Both Comer and Senator Chuck Grassley (R, IA), who also wants the document and information so he can run his own investigation (however limited by being in the minority party in the Senate) into the doings of Joe Biden and his family, were confident of the document’s existence, but since their position was based on a so far unidentified whistleblower’s claim, there were doubts about the form’s actual existence.

When the subpoena’s deadline went by without the FBI’s producing either the document or the information, FBI Director Chris Wray wrote a letter to Comey explaining his refusal to produce them. That refusal, despite Wray’s standard “neither confirm nor deny” mantra, now confirms the document’s existence and emphasizes the importance of its production, along with what the FBI did—or didn’t—do about it to the Oversight Committee. Wray wrote a number of things in his letter, but one stands out.

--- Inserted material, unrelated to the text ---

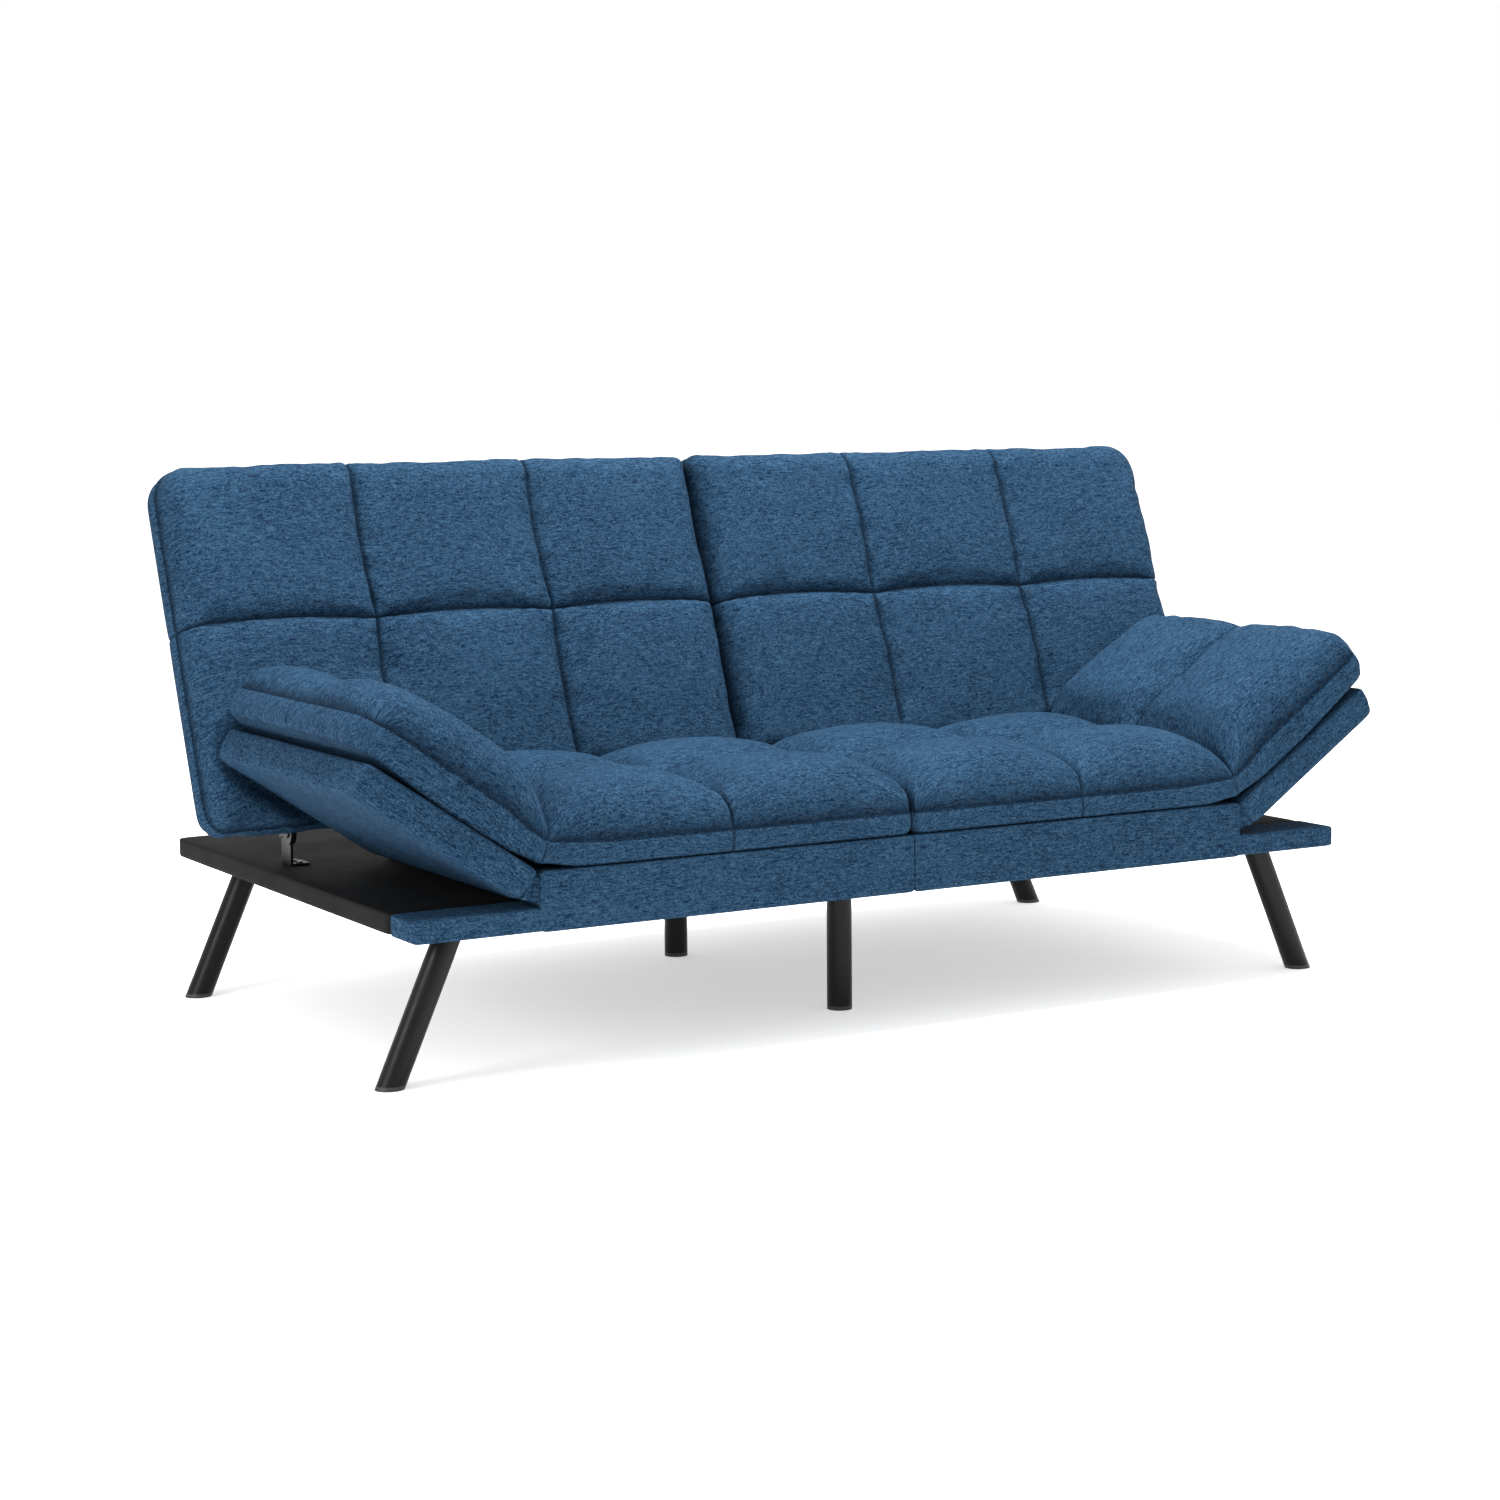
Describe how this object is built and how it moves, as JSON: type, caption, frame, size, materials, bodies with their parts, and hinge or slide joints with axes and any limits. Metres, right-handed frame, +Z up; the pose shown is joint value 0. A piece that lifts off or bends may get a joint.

[Y]our request for a single FD-1023 report that you say includes a “precise description” of an “alleged criminal scheme” risks the harms that our confidentiality rules protect against[.]

There are a couple of things about that standout. One is Wray’s naked insubordination in this. FBI “rules” do not supersede the House’s constitutional authority to conduct oversight of the Executive Branch and of Executive Branch agencies. Last I looked, the FBI was an Executive Branch agency. Wray knows full well that his agency’s “rules” are subordinate to that constitutional mandate.

The other thing is this: to the extent that producing the FD-1023 and its activities pursuant to it puts at risk the FBI’s needs for confidentiality regarding its sources and methods and any investigations the FBI may or may not have in progress—and the concerns themselves are valid—the form can be produced to Committee members in a SCIF in the House. The House already has a SCIF; that’s where classified intelligence documents get viewed by specified House members. Wray is fully aware of this, too; his refusal to produce the document and related information altogether rather than in the House’s SCIF is disingenuous at best.

That raises a question in my pea brain: who sent Wray? Who does he work for?